2) toutes les mesures de protection accordées à l’audience du 16 mars 1998 en ce qui concerne le témoin Stjepan Mesic sont annulées ; et

3) le véritable nom du témoin Stjepan Mesic, le fait qu’il a déposé, ses déclarations à l’Accusation ainsi que les comptes rendus de sa déposition en l’espèce peuvent être mentionnés en public et pendant les audiences publiques.

REJETTE la Requête de l’Accusation pour le surplus15.

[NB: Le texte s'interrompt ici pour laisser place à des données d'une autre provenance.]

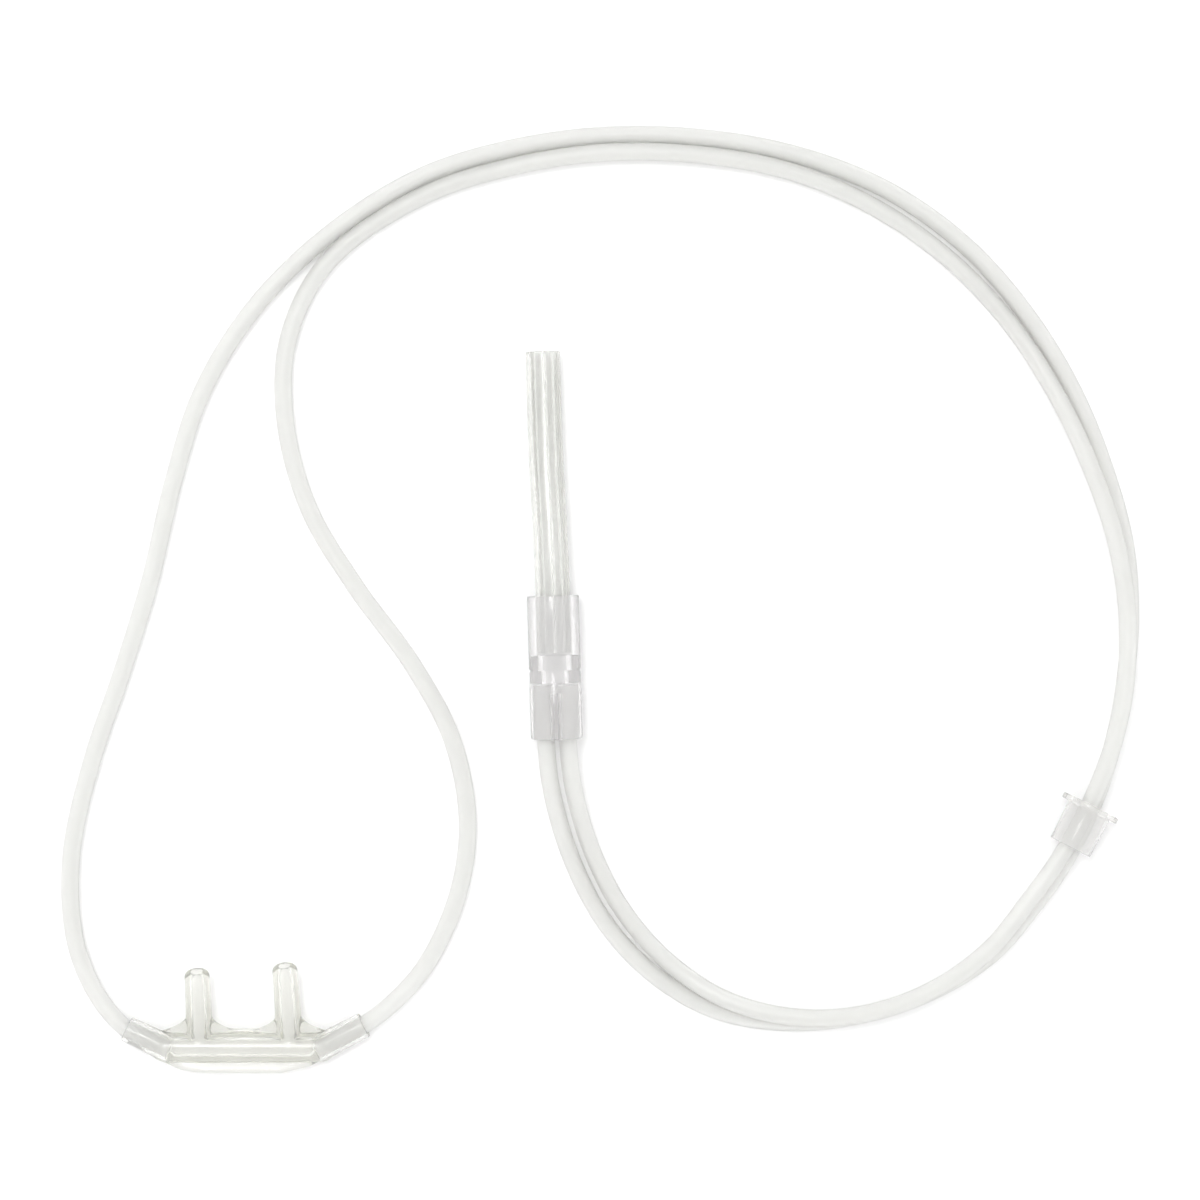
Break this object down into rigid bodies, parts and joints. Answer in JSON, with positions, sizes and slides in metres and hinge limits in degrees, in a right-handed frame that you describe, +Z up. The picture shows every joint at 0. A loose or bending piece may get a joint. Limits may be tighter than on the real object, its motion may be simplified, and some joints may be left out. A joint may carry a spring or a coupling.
{
  "type": "nasal oxygen cannula",
  "caption": "Nasal oxygen cannula: soft nasal piece with curved prongs, thin looped tubes through a flanged slider, a Y connector and a short ribbed supply tube.",
  "frame": {"origin": "on the flat underside of the nasal piece, midway between its prongs", "axes": "+X from the left sleeve to the right sleeve, +Y the way the prongs leave the manifold, +Z up from the floor that it lies on"},
  "size_m": [0.2031, 0.1782, 0.0113],
  "materials": {
    "soft_clear_moulding": "glossy, soft and clear with a faint yellow-green tint where it is thick",
    "clear_tubing": "smooth, slightly milky clear vinyl",
    "clear_slider": "glossy and clear",
    "clear_connector": "glossy, hard and clear",
    "clear_supply_tubing": "smooth clear vinyl with ribs inside"
  },
  "bodies": {
    "cannula": {"nasal_piece": "soft_clear_moulding", "left_lumen_tube": "clear_tubing", "right_lumen_tube": "clear_tubing", "y_connector": "clear_connector", "supply_tube": "clear_supply_tubing"},
    "slider": {"tube_slider": "clear_slider"}
  },
  "joints": [
    {"name": "slider_travel", "type": "hinge", "parent": "cannula", "child": "slider", "pos_m": [0.0842, 0.0792, 0.00565], "axis": [0, 0, 1], "range_deg": [-8, 8]}
  ]
}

Fait en anglais et en français, la version en anglais faisant foi.

Le 24 janvier 2006
La Haye (Pays-Bas)

Le Président de la Chambre d’appel
___________
Fausto Pocar

[Sceau du Tribunal international]


1 - Affaire n° IT-95-14-R77.3.
2 - Décision de la Chambre de première instance I sur les requêtes du Procureur des 12 et 14 mai 1997 en matière de protection des témoins, 6 juin 1997 (la « Décision du 6 juin 1997 »).
3 - Ordonnance rendue oralement par la Chambre de première instance aux fins de passer à huis clos, compte rendu confidentiel de l’audience du 16 mars 1998 (l’« Audience du 16 mars 1998 »).
4 - Ordonnance aux fins de mettre un terme immédiat à la violation des mesures de protection octroyées à des témoins, 1er décembre 2000 (l’« Ordonnance du 1er décembre 2000 »). La Chambre d’appel relève que l’Accusation, dans la Requête, mentionne par erreur la date du 2 décembre 2000 en ce qui concerne ladite ordonnance.
5 - Requête, p. 2 et par. 10 et 14.
6 - Guillemets internes non reproduits.
7 - Décision du 6 juin 1997, par. 10 et 12.
8 - Id., par. 10.
9 - Id., par. 10 et 12.
10 - Audience du 16 mars 1998, compte rendu p. 7079 à 7083 et 7088.
11 - Ordonnance du 1er décembre 2000, p. 3.
12 - Requête, par. 5, 7 à 9 et 12.
13 - Requête, par. 13.
14 - Requête, par. 13.
15 - La Chambre d’appel fait observer que du fait que la présente décision lève la confidentialité de l’Audience du 16 mars 1998 en ce qui concerne le Témoin, que la Décision du 6 juin 1997 et l’Ordonnance du 1er décembre 2000 n’ont pas été rendues à titre confidentiel, et que la confidentialité de la présente procédure aux fins d’examen a été levée le 5 décembre 2005, il n’est pas nécessaire de rendre la présente décision à titre confidentiel.